** TO DO **
Only the number is wanted: how many lines hold the word "this"?

[Start of EXCERPTED RECORDS]

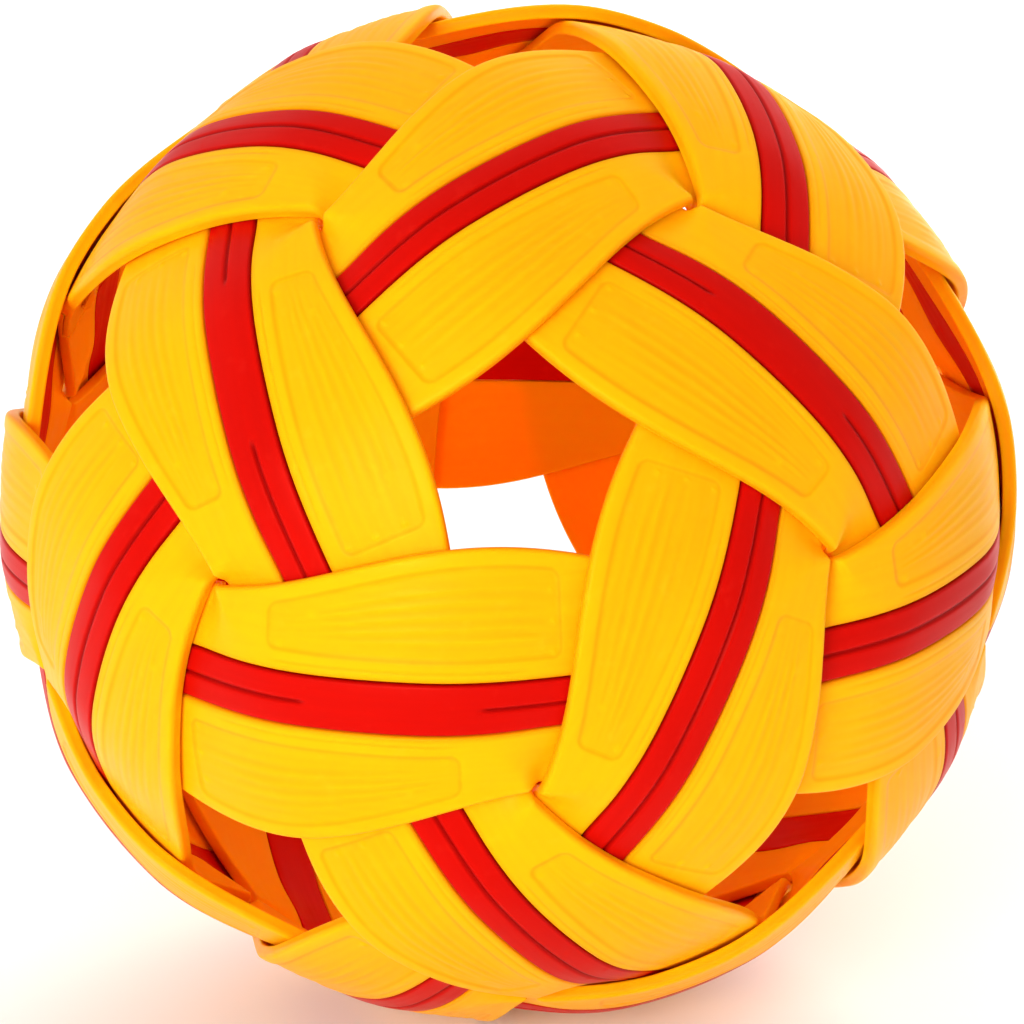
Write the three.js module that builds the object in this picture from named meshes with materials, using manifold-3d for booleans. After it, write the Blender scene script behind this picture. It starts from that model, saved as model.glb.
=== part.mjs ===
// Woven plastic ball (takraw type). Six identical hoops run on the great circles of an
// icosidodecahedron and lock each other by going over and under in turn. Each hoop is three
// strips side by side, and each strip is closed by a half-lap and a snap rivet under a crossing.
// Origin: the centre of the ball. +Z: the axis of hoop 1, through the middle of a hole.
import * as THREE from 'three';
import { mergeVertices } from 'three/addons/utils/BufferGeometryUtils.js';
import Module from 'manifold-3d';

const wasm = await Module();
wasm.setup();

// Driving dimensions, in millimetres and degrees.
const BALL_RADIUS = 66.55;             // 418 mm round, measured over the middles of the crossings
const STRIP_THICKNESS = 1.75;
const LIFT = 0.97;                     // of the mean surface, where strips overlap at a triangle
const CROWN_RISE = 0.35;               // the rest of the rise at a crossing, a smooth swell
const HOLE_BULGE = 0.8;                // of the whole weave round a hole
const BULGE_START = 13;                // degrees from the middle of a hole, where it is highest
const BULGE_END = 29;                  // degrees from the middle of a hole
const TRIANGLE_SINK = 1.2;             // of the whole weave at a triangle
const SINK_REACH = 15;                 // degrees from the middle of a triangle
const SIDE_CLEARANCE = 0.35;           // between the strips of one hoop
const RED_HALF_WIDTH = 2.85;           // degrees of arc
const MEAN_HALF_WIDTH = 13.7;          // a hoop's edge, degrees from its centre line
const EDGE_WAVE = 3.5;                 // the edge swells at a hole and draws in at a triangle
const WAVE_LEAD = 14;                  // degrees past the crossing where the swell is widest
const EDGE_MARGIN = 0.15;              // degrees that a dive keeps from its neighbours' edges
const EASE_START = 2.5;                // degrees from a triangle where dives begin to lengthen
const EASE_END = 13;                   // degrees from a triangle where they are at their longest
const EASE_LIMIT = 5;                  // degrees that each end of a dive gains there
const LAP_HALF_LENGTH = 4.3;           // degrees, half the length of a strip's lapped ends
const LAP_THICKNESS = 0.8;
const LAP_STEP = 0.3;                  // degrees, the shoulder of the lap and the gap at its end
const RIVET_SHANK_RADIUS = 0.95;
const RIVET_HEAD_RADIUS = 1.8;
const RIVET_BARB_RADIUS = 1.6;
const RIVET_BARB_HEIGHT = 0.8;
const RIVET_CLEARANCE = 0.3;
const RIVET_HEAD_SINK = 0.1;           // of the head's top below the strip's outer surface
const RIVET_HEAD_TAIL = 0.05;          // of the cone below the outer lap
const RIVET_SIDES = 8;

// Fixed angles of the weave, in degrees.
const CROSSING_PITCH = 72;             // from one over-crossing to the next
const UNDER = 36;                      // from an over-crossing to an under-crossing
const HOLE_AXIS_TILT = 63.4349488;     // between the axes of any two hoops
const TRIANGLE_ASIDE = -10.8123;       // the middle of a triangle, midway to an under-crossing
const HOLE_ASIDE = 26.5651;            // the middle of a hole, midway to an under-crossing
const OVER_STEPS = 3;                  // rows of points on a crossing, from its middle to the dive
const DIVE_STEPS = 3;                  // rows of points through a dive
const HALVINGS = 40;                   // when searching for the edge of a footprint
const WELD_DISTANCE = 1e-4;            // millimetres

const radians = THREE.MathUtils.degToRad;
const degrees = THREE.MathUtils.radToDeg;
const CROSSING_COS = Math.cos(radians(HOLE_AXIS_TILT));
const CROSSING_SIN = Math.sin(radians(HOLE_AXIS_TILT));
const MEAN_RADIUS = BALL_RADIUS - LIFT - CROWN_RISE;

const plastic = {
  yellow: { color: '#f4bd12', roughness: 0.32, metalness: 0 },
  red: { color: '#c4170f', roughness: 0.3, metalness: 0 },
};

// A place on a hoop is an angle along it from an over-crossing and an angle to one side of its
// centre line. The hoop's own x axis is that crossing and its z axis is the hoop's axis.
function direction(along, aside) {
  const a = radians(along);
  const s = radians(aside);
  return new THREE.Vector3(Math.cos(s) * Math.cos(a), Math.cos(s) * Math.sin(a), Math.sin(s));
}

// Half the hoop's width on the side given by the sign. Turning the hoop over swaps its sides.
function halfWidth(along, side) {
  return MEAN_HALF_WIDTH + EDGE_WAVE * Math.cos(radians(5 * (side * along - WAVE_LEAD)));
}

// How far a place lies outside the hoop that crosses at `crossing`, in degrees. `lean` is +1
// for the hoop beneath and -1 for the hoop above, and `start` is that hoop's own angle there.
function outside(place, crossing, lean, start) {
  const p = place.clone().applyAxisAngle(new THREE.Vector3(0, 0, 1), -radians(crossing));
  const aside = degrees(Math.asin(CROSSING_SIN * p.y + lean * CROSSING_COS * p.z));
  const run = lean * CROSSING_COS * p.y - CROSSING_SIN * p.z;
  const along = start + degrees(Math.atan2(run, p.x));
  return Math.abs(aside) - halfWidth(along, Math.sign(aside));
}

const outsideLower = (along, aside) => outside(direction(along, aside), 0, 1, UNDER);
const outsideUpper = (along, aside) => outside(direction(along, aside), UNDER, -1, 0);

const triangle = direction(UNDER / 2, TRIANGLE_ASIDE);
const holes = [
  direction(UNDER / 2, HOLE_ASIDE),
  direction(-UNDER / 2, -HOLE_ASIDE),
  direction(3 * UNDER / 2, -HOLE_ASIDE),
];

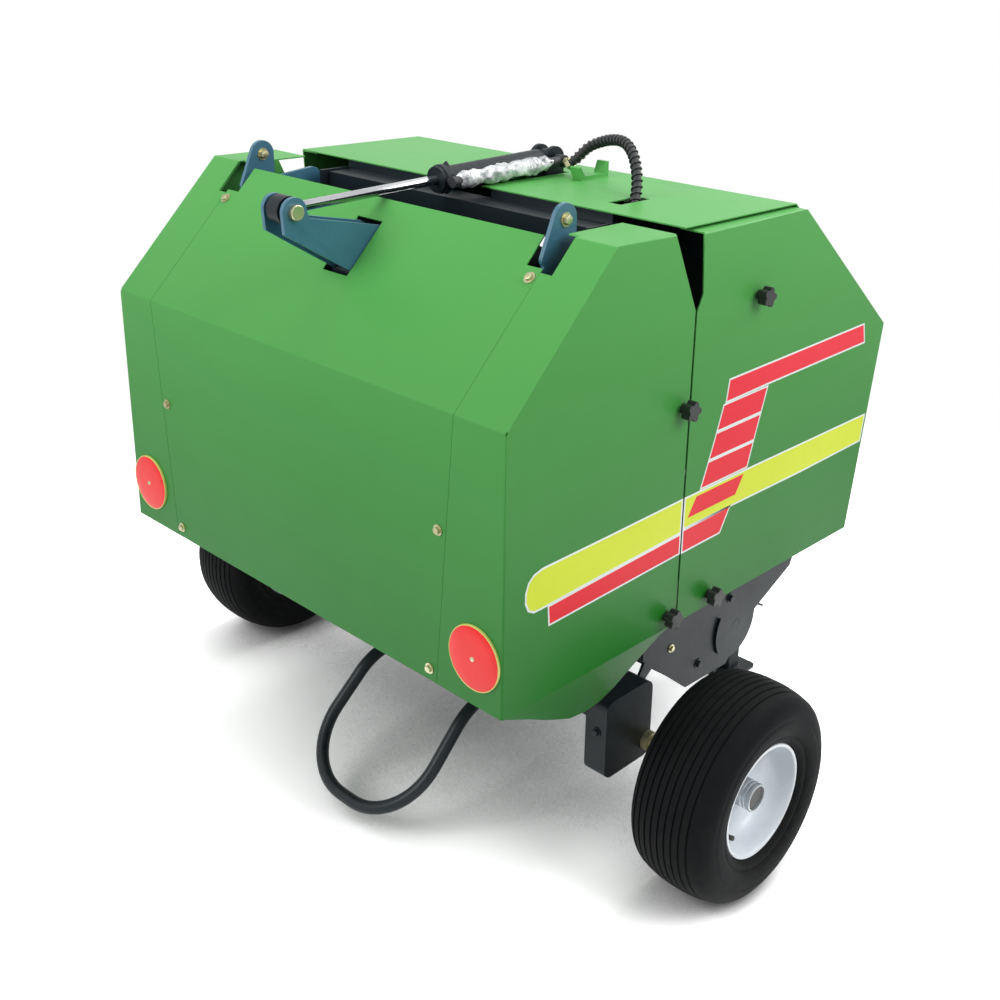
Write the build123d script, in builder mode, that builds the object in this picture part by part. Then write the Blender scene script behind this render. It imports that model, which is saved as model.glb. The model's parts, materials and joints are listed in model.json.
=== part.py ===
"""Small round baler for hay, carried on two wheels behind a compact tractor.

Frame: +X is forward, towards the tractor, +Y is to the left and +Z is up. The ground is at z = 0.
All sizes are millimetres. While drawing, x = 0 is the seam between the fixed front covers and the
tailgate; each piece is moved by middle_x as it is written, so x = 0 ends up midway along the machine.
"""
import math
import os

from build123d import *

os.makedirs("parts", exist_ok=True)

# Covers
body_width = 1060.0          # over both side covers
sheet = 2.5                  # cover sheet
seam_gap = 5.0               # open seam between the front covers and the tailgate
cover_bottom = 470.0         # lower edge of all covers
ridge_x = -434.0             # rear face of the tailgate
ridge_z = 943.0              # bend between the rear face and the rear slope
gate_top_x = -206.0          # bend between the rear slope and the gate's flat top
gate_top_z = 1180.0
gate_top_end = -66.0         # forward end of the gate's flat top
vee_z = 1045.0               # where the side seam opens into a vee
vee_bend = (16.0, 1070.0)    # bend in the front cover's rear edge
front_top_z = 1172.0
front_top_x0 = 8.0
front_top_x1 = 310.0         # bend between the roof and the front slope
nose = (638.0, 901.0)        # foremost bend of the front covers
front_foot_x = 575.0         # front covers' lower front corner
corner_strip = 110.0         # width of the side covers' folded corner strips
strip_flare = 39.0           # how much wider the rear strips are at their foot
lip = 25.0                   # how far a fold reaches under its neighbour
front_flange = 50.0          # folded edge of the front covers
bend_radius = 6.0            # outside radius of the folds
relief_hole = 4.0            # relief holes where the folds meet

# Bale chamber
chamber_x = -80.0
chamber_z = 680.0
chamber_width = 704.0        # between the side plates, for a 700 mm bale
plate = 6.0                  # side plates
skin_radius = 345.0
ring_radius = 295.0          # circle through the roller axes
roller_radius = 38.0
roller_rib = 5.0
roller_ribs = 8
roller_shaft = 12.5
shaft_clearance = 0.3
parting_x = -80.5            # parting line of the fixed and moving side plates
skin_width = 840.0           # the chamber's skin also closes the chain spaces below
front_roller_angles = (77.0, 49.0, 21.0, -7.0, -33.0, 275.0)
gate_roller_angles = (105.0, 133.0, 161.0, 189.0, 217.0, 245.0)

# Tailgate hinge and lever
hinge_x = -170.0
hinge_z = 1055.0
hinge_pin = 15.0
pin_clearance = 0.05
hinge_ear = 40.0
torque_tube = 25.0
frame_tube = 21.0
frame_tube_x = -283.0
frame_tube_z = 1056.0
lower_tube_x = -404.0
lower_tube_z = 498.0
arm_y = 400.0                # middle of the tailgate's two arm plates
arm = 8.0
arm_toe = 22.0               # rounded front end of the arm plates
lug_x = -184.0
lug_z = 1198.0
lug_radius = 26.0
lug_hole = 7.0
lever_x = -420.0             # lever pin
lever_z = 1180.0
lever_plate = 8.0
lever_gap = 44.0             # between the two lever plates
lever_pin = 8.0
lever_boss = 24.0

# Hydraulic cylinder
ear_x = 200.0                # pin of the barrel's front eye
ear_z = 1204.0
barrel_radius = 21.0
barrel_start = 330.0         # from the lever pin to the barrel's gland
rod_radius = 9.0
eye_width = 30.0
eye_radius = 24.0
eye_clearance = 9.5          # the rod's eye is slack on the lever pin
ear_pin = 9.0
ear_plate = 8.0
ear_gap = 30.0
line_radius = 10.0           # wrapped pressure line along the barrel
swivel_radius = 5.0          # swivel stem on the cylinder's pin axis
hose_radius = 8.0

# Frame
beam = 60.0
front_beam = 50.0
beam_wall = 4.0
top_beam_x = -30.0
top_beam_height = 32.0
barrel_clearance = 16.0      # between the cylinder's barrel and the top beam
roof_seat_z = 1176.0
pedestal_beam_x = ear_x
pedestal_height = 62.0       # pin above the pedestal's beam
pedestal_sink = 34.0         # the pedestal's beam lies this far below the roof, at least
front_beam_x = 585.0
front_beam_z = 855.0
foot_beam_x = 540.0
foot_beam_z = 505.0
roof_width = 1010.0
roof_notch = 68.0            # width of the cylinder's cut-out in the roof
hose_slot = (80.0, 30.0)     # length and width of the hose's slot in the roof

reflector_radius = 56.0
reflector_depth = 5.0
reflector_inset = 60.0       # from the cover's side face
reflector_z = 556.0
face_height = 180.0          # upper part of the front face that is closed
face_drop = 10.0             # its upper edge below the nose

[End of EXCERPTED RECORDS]

** OUTPUT BELOW **
3